Classical momentum and kinetic energy both describe motion, but they answer different questions. Momentum tracks direction and is conserved in isolated systems, while kinetic energy is a scalar tied to speed squared and is not always conserved in collisions. If a problem asks about before-and-after motion, momentum is usually the first quantity to check.
Classical momentum is p = mv, and it is a vector, so direction matters as much as size.
In Principles of Physics IV, you use it first in Newtonian mechanics and then compare it with relativistic momentum at high speeds.
Total momentum stays constant in a closed system, which makes it the main tool for collisions and recoil problems.
Impulse tells you how much momentum changes when a force acts over time.
Momentum and kinetic energy are related but not interchangeable, especially in collision analysis.
Classical momentum is the product of mass and velocity, written p = mv.

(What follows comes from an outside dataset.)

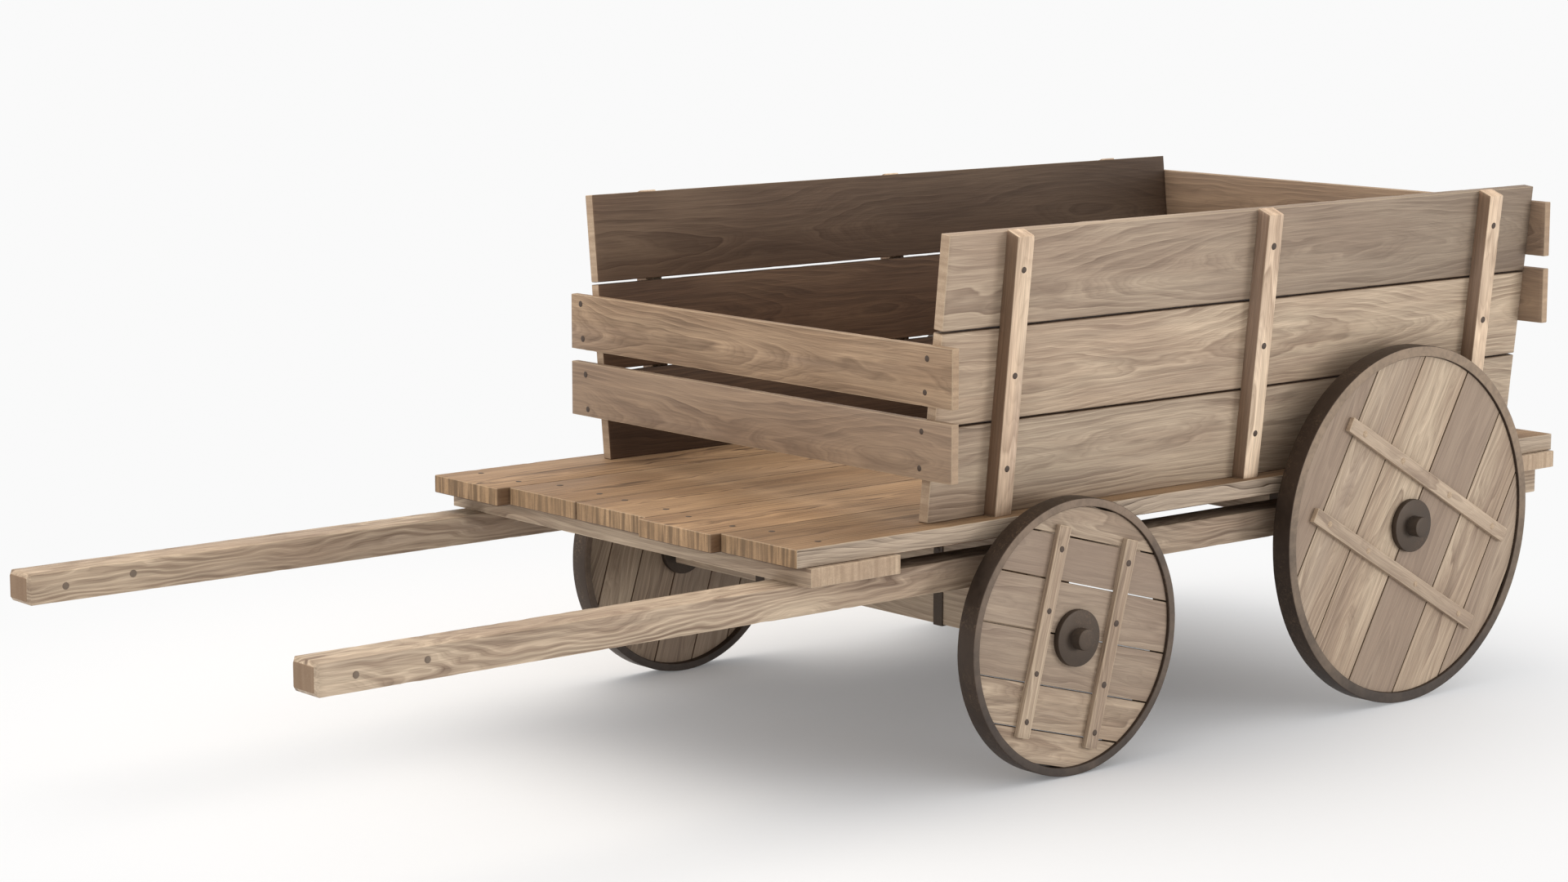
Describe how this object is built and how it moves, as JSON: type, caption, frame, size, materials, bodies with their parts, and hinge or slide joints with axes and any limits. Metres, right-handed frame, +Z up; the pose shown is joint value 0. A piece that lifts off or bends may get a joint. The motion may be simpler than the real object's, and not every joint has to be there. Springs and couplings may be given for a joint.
{
  "type": "wooden hand cart",
  "caption": "Four-wheeled wooden hand cart with two long shafts, a plank deck, leaning board sides and plank disc wheels with iron tyres.",
  "frame": {"origin": "on the ground under the middle of the cart's bounding box", "axes": "+X from the shaft ends to the rear of the deck, +Y to the cart's right side, +Z up"},
  "size_m": [3.56, 1.474, 1.189],
  "materials": {
    "deck_oak": "warm brown sawn wood, worn and unvarnished",
    "frame_oak": "greyed brown wood with a bold figure, unvarnished",
    "wheel_oak": "greyed brown wood, dry and matte",
    "tyre_iron": "dark forged iron, worn and lightly rusted",
    "forged_iron": "dark forged iron, matte",
    "nail_iron": "dark blunt nail heads"
  },
  "bodies": {
    "cart": {"deck_plank_1": "deck_oak", "deck_plank_2": "deck_oak", "deck_plank_3": "deck_oak", "deck_plank_4": "deck_oak", "deck_plank_5": "deck_oak", "front_cleat": "frame_oak", "rear_cleat": "frame_oak", "left_shaft": "frame_oak", "right_shaft": "frame_oak", "left_side_board_bottom": "frame_oak", "left_side_board_middle": "frame_oak", "left_side_board_top": "frame_oak", "right_side_board_bottom": "frame_oak", "right_side_board_middle": "frame_oak", "right_side_board_top": "frame_oak", "left_stake_front": "frame_oak", "left_stake_middle": "frame_oak", "left_stake_rear": "frame_oak", "right_stake_front": "frame_oak", "right_stake_middle": "frame_oak", "right_stake_rear": "frame_oak", "front_board_lower": "frame_oak", "front_board_upper": "frame_oak", "rear_board_lower": "frame_oak", "rear_board_upper": "frame_oak", "front_axle_beam": "frame_oak", "front_axle_straps": "forged_iron", "front_axle_rod": "forged_iron", "front_axle_collars": "forged_iron", "rear_axle_beam": "frame_oak", "rear_axle_straps": "forged_iron", "rear_axle_rod": "forged_iron", "rear_axle_collars": "forged_iron", "deck_nails": "nail_iron", "stake_nails": "nail_iron", "end_board_nails": "nail_iron", "strap_nails": "nail_iron", "shaft_pegs": "nail_iron"},
    "front_left_wheel": {"front_left_wheel_planks": "wheel_oak", "front_left_tyre": "tyre_iron", "front_left_battens": "wheel_oak", "front_left_batten_nails": "nail_iron", "front_left_hub_bush": "forged_iron"},
    "front_right_wheel": {"front_right_wheel_planks": "wheel_oak", "front_right_tyre": "tyre_iron", "front_right_battens": "wheel_oak", "front_right_batten_nails": "nail_iron", "front_right_hub_bush": "forged_iron"},
    "rear_left_wheel": {"rear_left_wheel_planks": "wheel_oak", "rear_left_tyre": "tyre_iron", "rear_left_battens": "wheel_oak", "rear_left_batten_pegs": "wheel_oak", "rear_left_hub_bush": "forged_iron"},
    "rear_right_wheel": {"rear_right_wheel_planks": "wheel_oak", "rear_right_tyre": "tyre_iron", "rear_right_battens": "wheel_oak", "rear_right_batten_pegs": "wheel_oak", "rear_right_hub_bush": "forged_iron"}
  },
  "joints": [
    {"name": "front_left_wheel_turn", "type": "hinge", "parent": "cart", "child": "front_left_wheel", "pos_m": [0.07, -0.68, 0.304], "axis": [0, 1, 0], "continuous": true},
    {"name": "front_right_wheel_turn", "type": "hinge", "parent": "cart", "child": "front_right_wheel", "pos_m": [0.07, 0.68, 0.304], "axis": [0, 1, 0], "continuous": true},
    {"name": "rear_left_wheel_turn", "type": "hinge", "parent": "cart", "child": "rear_left_wheel", "pos_m": [1.1665, -0.68, 0.4224], "axis": [0, 1, 0], "continuous": true},
    {"name": "rear_right_wheel_turn", "type": "hinge", "parent": "cart", "child": "rear_right_wheel", "pos_m": [1.1665, 0.68, 0.4224], "axis": [0, 1, 0], "continuous": true}
  ]
}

In this course, it is the low-speed version of momentum that you use with Newtonian mechanics before moving into relativistic momentum.
It is a vector because it points in the same direction as velocity. In one-dimensional problems, that means you have to use positive and negative signs carefully, since opposite directions give opposite momentum.
Momentum depends on mass and velocity, while kinetic energy depends on mass and velocity squared. Momentum is conserved in an isolated system, but kinetic energy is only conserved in elastic collisions, so the two quantities are used for different parts of a problem.
First define the system and choose a sign convention. Then add the momenta of all objects before the collision and set that equal to the total momentum after the collision if the system is closed. That gives you equations for the unknown speeds or directions.